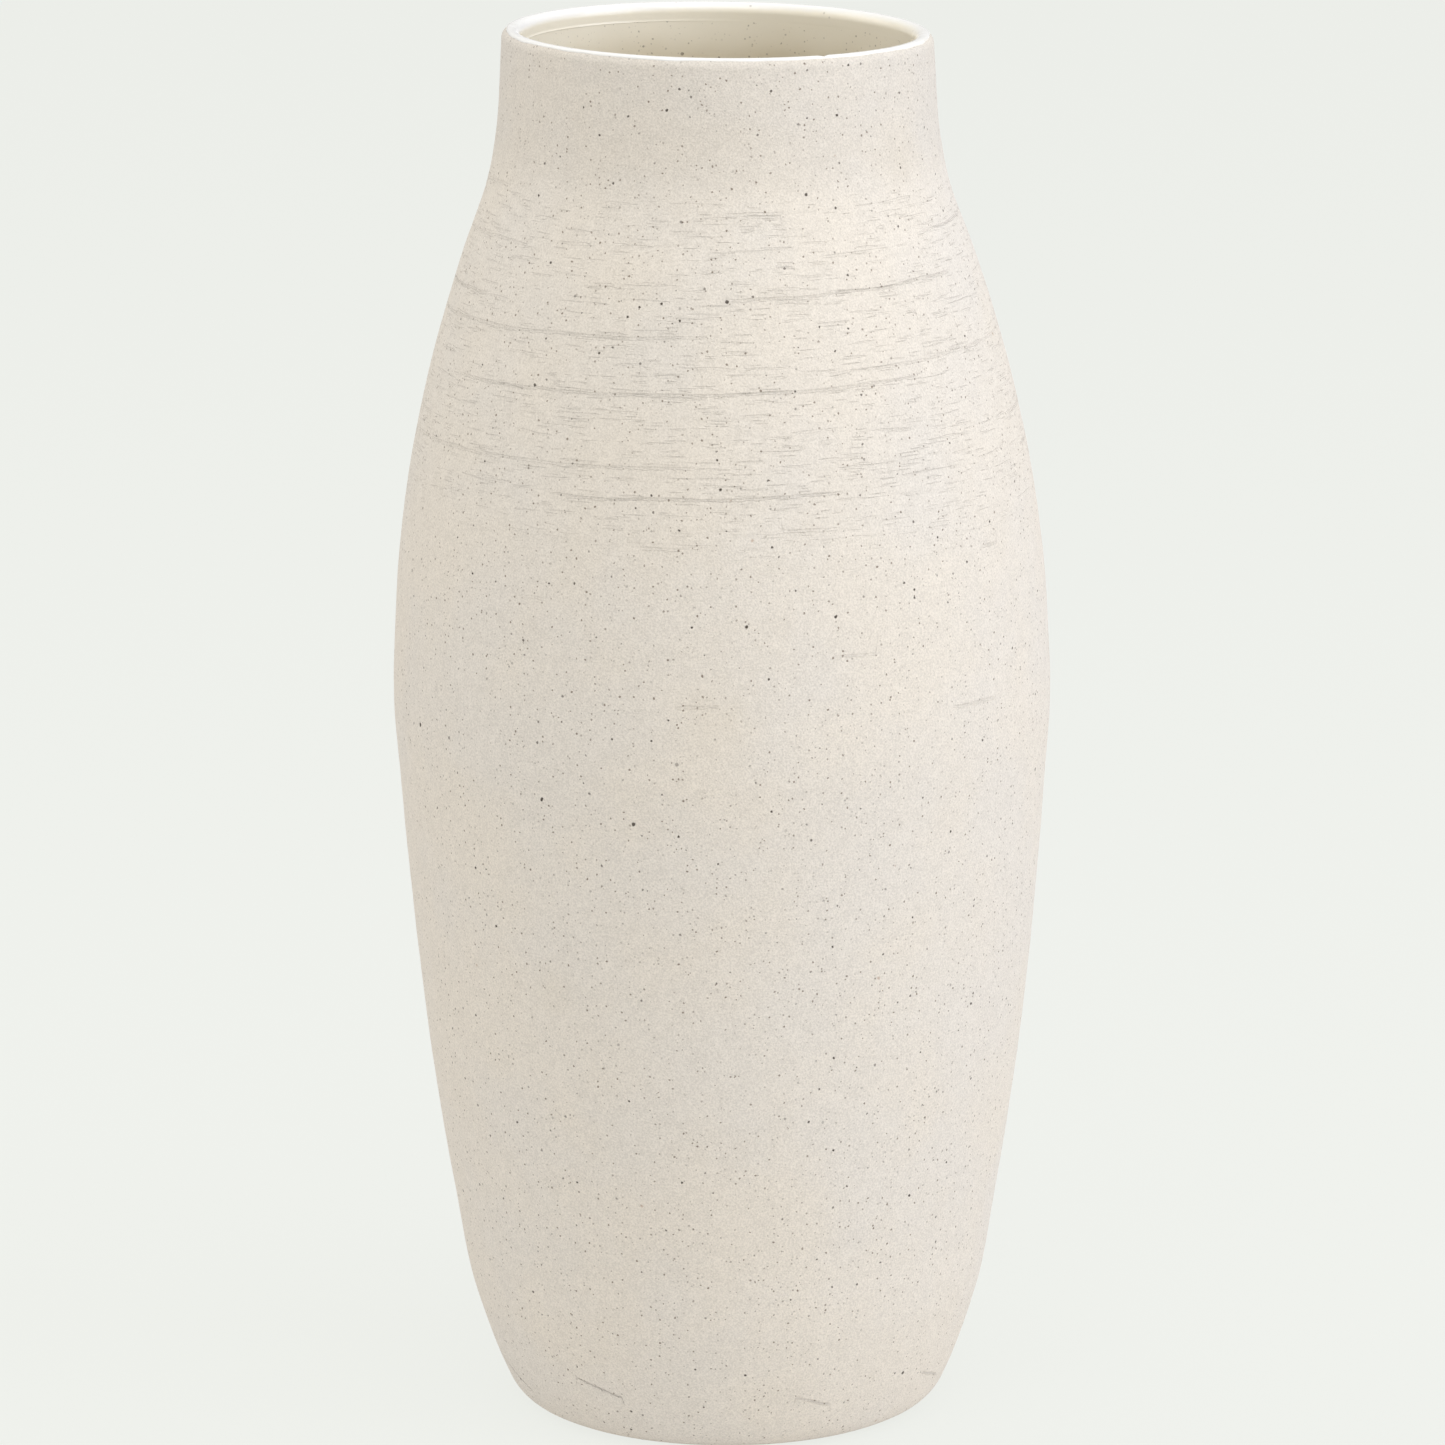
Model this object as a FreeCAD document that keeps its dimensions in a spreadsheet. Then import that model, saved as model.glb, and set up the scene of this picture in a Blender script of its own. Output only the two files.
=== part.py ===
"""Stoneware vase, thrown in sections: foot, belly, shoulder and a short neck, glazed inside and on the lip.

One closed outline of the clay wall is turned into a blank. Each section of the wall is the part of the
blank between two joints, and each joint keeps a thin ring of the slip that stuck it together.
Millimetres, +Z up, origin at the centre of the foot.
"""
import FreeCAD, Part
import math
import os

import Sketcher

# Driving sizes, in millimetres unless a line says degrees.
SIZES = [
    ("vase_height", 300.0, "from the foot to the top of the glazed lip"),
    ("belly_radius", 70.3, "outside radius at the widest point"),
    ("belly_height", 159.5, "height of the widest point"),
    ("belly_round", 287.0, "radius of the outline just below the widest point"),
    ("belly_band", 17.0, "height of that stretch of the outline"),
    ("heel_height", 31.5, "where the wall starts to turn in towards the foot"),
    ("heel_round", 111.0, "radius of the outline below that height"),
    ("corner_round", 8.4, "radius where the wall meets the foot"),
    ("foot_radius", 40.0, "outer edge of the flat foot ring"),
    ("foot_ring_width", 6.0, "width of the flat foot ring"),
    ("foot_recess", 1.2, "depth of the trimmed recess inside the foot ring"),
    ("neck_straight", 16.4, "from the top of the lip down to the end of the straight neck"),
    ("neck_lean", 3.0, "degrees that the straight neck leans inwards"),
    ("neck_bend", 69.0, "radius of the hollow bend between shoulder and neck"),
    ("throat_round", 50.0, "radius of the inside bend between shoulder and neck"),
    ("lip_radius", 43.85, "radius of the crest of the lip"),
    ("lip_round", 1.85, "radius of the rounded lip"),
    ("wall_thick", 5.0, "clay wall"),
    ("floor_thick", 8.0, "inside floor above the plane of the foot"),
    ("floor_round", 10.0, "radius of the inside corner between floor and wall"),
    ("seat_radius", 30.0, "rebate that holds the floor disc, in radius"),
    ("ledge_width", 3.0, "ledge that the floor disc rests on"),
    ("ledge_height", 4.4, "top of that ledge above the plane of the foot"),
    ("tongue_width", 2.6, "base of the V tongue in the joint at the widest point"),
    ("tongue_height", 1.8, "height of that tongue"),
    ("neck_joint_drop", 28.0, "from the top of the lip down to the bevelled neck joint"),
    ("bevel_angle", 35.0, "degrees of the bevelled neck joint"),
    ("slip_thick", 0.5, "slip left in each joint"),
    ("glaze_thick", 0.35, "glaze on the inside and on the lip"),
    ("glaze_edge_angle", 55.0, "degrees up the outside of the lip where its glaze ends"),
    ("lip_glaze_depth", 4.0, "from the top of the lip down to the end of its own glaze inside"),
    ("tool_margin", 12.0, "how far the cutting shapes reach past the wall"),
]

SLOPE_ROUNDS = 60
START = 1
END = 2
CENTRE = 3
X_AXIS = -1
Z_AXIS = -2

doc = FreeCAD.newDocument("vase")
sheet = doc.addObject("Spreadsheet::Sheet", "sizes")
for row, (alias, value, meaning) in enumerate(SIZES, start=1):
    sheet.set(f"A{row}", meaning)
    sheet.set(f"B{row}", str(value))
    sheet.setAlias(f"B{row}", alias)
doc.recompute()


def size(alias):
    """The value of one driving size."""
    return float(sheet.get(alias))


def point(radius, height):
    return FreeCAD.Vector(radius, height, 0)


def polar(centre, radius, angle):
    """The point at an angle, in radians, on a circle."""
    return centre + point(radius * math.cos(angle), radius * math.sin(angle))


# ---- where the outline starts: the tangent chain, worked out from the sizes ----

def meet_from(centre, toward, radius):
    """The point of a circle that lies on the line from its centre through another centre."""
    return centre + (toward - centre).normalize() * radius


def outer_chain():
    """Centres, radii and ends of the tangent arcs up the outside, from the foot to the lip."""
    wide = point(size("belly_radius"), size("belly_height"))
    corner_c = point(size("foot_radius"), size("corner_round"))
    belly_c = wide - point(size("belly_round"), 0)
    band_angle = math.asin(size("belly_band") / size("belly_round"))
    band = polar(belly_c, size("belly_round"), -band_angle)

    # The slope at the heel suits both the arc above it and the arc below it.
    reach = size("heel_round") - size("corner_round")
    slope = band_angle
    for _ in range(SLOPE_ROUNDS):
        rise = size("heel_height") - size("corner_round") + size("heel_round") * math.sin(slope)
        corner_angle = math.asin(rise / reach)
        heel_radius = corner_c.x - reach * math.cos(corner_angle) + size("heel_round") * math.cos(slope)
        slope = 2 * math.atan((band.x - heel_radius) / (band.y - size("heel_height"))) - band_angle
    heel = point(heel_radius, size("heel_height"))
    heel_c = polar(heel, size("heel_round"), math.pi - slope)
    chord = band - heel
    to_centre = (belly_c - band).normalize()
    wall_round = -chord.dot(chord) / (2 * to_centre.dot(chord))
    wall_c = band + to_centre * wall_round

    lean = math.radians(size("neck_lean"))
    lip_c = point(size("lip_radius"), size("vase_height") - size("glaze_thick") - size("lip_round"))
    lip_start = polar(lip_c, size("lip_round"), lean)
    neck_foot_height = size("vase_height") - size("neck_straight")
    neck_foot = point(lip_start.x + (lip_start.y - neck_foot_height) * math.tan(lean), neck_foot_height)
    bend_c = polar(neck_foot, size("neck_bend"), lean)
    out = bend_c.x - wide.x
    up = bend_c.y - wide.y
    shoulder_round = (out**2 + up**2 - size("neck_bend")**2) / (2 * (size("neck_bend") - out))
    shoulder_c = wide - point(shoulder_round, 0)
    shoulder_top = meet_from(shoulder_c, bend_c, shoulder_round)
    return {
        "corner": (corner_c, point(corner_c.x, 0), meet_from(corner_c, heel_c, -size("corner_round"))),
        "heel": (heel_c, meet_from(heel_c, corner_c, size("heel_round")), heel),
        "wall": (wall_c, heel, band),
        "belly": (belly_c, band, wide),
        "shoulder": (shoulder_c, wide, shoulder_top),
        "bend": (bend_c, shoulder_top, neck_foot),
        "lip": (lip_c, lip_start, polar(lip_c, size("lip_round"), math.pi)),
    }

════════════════

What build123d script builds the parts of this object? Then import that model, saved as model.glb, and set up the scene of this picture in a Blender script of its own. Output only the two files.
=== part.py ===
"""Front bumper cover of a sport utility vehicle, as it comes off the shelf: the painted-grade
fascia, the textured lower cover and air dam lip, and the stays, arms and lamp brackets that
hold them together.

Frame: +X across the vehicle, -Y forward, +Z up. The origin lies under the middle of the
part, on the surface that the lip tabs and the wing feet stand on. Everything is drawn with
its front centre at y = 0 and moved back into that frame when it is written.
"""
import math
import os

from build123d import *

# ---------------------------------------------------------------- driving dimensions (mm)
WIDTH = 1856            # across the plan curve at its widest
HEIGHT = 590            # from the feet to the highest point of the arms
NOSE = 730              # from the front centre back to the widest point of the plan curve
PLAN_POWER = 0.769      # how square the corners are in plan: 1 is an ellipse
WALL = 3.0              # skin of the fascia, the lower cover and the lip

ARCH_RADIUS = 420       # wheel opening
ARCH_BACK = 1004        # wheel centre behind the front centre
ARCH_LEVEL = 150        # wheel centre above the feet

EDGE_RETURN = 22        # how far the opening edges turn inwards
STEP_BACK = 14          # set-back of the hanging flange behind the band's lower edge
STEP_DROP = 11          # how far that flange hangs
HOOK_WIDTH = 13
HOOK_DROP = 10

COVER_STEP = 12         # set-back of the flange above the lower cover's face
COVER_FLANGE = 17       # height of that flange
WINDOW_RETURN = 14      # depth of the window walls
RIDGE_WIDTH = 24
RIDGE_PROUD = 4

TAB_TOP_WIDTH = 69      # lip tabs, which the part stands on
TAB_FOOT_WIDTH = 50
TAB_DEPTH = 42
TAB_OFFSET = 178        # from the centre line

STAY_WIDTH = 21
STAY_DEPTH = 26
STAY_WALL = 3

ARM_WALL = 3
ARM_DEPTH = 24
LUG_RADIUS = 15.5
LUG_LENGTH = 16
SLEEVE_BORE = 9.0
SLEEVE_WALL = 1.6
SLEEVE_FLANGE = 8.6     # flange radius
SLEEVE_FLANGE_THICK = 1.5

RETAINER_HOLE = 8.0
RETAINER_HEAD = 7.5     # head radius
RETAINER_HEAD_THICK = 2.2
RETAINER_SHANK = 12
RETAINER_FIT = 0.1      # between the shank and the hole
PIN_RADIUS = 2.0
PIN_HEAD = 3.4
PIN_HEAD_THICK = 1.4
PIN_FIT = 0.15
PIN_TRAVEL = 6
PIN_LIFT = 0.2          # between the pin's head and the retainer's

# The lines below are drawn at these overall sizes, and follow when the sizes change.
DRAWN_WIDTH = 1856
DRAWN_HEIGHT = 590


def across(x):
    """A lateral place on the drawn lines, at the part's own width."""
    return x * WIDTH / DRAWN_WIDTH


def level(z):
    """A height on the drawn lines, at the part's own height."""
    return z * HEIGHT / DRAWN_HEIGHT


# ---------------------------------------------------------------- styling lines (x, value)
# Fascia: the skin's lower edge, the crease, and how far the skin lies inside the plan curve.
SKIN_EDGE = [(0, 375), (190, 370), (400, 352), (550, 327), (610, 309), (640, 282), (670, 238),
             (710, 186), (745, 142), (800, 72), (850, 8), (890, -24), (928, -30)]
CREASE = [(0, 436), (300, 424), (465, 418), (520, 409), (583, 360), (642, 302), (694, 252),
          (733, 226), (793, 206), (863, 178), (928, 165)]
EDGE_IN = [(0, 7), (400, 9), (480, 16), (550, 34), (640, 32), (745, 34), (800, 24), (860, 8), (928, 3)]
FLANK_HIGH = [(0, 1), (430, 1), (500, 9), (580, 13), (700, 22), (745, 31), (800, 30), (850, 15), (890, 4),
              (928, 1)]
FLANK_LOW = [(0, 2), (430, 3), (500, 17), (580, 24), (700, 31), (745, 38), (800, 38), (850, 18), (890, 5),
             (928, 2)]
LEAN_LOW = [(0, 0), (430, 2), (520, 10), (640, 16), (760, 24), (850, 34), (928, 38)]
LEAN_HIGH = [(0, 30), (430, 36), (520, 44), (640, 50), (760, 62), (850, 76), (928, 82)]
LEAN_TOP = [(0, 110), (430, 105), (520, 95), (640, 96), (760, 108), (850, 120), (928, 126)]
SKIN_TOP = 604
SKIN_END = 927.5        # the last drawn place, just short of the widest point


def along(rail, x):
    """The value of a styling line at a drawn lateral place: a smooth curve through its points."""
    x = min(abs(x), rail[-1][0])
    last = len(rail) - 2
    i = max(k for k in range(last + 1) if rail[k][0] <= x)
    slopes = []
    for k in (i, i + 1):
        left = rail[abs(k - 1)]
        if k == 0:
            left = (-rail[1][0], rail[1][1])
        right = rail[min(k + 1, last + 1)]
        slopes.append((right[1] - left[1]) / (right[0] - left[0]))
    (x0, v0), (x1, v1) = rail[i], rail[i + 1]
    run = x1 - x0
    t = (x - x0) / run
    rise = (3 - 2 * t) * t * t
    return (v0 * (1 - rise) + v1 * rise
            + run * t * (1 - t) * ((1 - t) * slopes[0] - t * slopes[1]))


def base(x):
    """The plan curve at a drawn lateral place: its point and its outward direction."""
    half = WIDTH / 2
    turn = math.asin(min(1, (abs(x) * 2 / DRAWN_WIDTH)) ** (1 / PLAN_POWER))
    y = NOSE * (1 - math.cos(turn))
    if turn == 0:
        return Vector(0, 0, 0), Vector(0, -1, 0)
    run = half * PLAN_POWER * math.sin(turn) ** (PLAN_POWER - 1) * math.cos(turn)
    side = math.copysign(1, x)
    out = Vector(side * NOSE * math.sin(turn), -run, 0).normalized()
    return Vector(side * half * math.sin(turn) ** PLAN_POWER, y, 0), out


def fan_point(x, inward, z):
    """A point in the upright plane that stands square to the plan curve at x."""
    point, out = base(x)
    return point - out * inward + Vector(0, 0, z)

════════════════

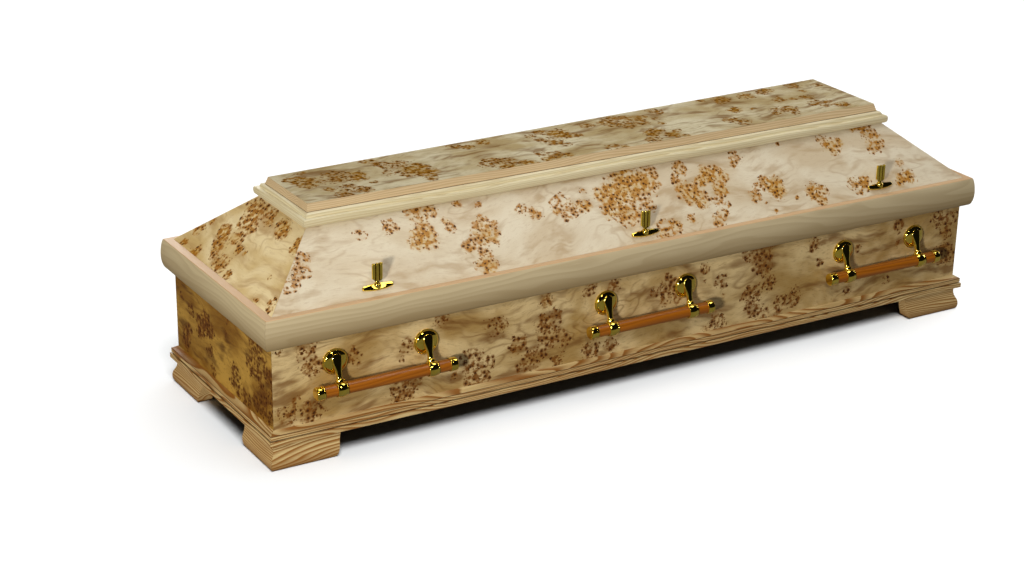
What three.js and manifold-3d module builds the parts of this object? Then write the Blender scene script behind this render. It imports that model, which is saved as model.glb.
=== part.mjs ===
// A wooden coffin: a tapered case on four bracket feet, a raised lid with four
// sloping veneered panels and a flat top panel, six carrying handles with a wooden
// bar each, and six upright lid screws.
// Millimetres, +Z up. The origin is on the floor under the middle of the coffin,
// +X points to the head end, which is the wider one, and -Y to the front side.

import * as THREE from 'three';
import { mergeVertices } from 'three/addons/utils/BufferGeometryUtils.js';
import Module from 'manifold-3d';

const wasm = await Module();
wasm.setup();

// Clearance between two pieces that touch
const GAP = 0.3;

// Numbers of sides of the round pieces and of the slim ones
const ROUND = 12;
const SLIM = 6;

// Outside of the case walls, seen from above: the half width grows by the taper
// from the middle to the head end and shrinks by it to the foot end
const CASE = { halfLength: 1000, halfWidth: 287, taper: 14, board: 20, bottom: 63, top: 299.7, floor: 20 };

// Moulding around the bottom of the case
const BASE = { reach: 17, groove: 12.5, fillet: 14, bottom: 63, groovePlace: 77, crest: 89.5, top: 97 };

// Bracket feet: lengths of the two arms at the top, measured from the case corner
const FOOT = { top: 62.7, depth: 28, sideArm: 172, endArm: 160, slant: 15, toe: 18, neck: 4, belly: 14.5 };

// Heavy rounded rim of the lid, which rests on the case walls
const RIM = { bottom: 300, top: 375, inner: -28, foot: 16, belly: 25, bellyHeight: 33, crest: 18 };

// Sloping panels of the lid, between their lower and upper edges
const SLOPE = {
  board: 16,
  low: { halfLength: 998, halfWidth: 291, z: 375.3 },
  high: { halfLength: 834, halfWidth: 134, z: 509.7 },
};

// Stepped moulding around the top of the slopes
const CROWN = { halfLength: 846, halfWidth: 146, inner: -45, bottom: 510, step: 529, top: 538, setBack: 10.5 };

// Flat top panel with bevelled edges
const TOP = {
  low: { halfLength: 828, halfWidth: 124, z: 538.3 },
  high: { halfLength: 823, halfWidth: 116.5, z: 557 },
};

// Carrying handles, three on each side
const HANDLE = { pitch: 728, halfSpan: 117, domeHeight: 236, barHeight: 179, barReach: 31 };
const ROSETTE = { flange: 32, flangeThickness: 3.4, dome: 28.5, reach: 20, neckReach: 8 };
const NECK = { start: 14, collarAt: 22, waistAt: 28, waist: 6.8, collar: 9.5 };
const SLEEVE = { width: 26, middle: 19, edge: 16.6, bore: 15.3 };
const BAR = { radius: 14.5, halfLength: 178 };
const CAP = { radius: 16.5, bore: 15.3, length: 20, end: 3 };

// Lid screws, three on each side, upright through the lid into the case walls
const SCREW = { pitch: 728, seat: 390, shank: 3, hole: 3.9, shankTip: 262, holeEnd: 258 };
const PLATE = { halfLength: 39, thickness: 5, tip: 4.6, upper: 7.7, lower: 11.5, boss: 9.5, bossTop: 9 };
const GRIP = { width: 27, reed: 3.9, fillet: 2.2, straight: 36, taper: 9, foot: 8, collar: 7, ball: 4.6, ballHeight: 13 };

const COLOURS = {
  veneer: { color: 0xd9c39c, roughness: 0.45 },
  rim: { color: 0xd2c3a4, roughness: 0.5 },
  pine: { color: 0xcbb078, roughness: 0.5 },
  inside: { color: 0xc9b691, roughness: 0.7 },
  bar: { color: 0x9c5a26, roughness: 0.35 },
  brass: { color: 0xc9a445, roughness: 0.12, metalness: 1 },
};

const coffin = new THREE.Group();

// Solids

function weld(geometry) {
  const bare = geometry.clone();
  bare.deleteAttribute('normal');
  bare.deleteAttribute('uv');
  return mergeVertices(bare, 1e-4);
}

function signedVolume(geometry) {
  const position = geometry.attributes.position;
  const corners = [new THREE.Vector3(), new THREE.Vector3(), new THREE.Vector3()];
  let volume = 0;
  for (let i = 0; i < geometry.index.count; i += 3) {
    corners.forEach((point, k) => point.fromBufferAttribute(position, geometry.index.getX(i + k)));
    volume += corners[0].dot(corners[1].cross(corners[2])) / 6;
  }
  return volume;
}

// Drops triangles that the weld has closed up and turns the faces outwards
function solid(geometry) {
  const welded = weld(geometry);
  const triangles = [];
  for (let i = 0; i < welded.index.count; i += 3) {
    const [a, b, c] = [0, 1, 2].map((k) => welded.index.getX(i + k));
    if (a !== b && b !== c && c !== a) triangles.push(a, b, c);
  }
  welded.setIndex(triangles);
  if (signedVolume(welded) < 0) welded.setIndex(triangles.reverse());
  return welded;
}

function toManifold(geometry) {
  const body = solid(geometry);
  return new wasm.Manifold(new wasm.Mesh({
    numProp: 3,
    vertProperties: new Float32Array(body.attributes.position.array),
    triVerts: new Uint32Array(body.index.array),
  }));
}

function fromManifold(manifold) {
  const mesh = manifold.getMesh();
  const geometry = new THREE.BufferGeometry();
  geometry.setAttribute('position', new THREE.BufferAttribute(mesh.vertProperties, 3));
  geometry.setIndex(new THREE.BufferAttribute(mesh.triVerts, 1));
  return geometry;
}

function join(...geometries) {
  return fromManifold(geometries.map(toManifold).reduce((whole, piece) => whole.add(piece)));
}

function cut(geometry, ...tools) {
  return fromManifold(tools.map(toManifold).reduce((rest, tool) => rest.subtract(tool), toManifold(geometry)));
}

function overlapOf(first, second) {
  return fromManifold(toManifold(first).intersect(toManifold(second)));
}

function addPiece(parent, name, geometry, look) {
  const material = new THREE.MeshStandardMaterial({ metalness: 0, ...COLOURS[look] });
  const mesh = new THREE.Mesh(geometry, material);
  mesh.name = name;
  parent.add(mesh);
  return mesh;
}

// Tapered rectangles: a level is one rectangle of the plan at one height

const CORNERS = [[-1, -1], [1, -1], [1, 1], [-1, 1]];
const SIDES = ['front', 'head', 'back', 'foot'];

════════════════

> GOAL OF THE EXERCISE
Among the entries above, find the line with "Model this object" and the line with "on the lip."; give again exactly these two lines and all lines between them.

> SOLUTION TO THE EXERCISE
Model this object as a FreeCAD document that keeps its dimensions in a spreadsheet. Then import that model, saved as model.glb, and set up the scene of this picture in a Blender script of its own. Output only the two files.
=== part.py ===
"""Stoneware vase, thrown in sections: foot, belly, shoulder and a short neck, glazed inside and on the lip.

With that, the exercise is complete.